Dr. Drosselmeyer is one of three roles — the others are King of the Sweets and in the Russian dance — that allow for improvisation and embellishment. As performed by the distinguished veteran dancer and Brno ballet master Ivan Prikasky, Dr. Drosselmeyer was friendly and gentle, without the underlying menace that John Stanzel and Sylvain Lafortune in past years in Montreal added for depth of character. The latest Montreal Dr. Drosselmeyer, Jean-Sébastien Couture, was fun-loving and flamboyant. As for the Russian dance, the trepak, Les Grands’ André Santos brought the house down with handless somersaults, high-flying splits and endless pirouettes.
The second-act Kingdom of Sweets scene offered visual spectacle. In Brno, as in Montreal, the curtain opened on Cotton-Candy Angels in bright orange wings and tunics, fluttering their hands amid a low swirling mist. The clownish King of the Sweets (Uladzimir Ivanou) was borderline over-the-top, a common danger in a character whose buffoonish behaviour can generate laughs simply by executing Nault’s charming choreography.
Subsequent tableaux presented a round-the-world variety of national dances ranging from the sensual to the boldly athletic. In Montreal, the program no longer refers to these dances in nationalist terms to avoid ethnic stereotypes.

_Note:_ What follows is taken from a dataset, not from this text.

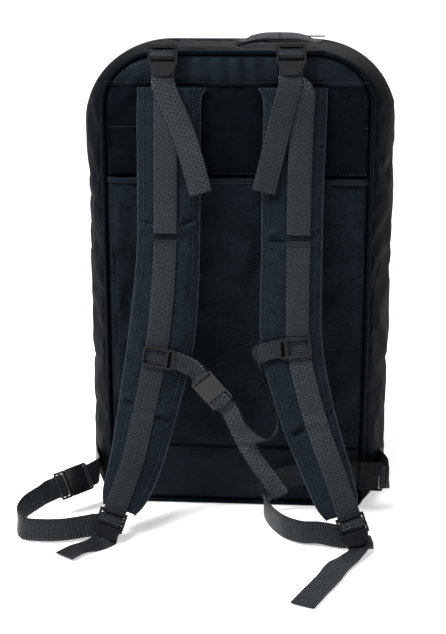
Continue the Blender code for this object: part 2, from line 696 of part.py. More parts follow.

The Spanish Dance is simply called Chocolate; the Oriental dance, Coffee; and the Chinese dance,Tea. The Brno program still carries the national designations. Brno has also retained the wagging pointed fingers and bobbing heads in the Chinese trio. In Montreal, these gestures were dropped a couple of years ago after accusations across North America that such characterization was racially stereotypical.
The final grand pas de deux by the Sugar Plum Fairy (Andrea Popov Smejkalova) and her Cavalier (Andrej Szabo, a guest artist from Bratislava Ballet) brought out the classical arsenal of lifts, arabesques and pirouettes that Nault knew intimately from his days as American Ballet Theatre’s ballet master. Smejkalova displayed remarkably effortless ease of movement in adagio and at quick speed.
Actively maintaining the choreographic legacy of even the most eminent deceased choreographers poses a challenge. Montreal-born Nault (1920-2006) offers a case in point. A leading Canadian dance figure in the period after the Second World War, Nault forged a career as dancer and ballet master for two decades with American Ballet Theatre and subsequently choreographed almost 30 works in Montreal as resident choreographer with Les Grands Ballets Canadiens. At Les Grands, two of his works, Carmina Burana, which he created for Louisville Ballet in 1962, and the rock ballet Tommy (1970) became international hits. But since his death, his only ballets to be staged to date other than The Nutcracker are La Fille Mal Gardée in Kansas City, and Carmina Burana in Atlanta, Denver and Seoul (where the artistic director was a former dancer with Les Grands Ballets).
To mark the 100th anniversary of Nault’s birthday in 2020, Laprise created the Fonds philanthropique Fernand Nault to raise funds to recreate his old ballets. “If there’s money to bring back Nault works,” says Laprise, “it would help to re-establish their worth.”